An approach I like to the sorting of reputations was tried out this month by Vulture, who asked a bunch of writers to jump the gun by nominating their early favorites for best novel of the twenty-first century. Perhaps because the request was so comically premature, and the writers were encouraged to follow their wits and not try to speak for the ages, the resultant list is pretty juicy.
Among the trends Will Self was not reassured by is the unexpected health of independent bookselling. The once mighty chain Barnes and Noble, which, in the phase before Amazon, did much to weaken the independent book ecosystem, continues now to struggle, perhaps providing some downwind benefits to the independents. Also anti-trust advocates are starting to notice what booksellers saw long ago about Amazon’s threat to the health of markets (hence Book Post’s linking to independents!). The losses consolidation brings were also noted in consideration of the sale of storied English bookstore chain Foyles to the giant Waterstones. David Sax at Vox used independent bookshops as an interesting case-in-point in an article about consumer motivation: readers have more reasons to like bookstores than doom-saying economists ever guessed they did.
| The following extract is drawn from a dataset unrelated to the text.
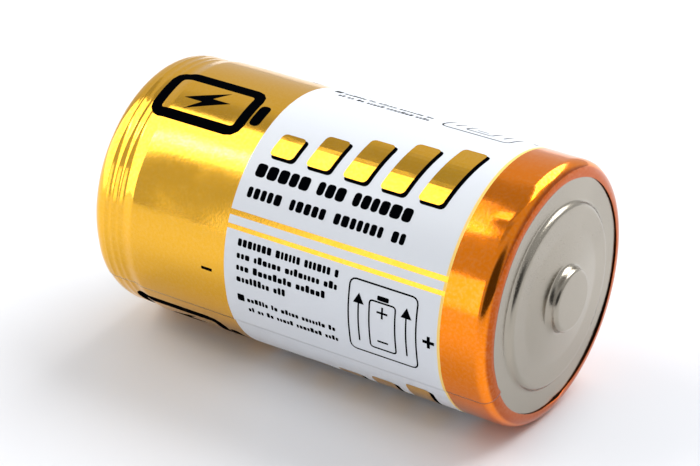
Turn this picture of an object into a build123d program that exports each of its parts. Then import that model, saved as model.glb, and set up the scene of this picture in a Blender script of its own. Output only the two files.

If there’s a book you would like to help thrive in this storm-tossed world, Book Riot offers this useful guide to giving it a boost.
We want to applaud our own September partner bookstore, The Regulator in Durham, North Carolina, for its services to threatened readers during Hurricane Florence—an excellent example of how a local bookshop can be a 365-degree human operation. We’re very pleased to announce that our October partner will be Miami’s legendary Books and Books. We hope our partnership will not put it in the path of any dire weather events, hurricane season notwithstanding.
Meanwhile we received news this month of books finding their way to readers by more inventive means. Bookish Twitter’s heart was warmed by the story of John Bunn, who, after surviving a twenty-seven-year wrongful imprisonment by plunging into reading has, now that he has been exonerated, dedicated himself to bringing books to prisons and others potentially isolated from the benefits of reading. Someone name a library after that guy. Books in prisons are also the subject of a new novel by producer George Pelecanos (David Simon partner on The Wire, Treme, The Deuce), whose long bibliography of detective and crime novels made him a student of the criminal justice system and prompted him to volunteer himself in prison reading programs. He said his characters are “based on some of the thoughtful, intelligent men” he met there. The Moby Lives blog reported on a program that lets inmates read books virtually to their kids. Other great efforts to get books into the hands of people who see fewer of them include the Barbershop Books project, which creates inviting reading spaces for boys in barber shops, and the African Library Project, which helps Americans support African schools and villages who want to start libraries—we found out about that one when journalist Katha Pollitt tweeted that she had helped to build a library in Sierra Leone. Finally, young women book collectors may seem somewhat less urgently needing of our attention, but we’re still glad that Paris Review gave them a cheer.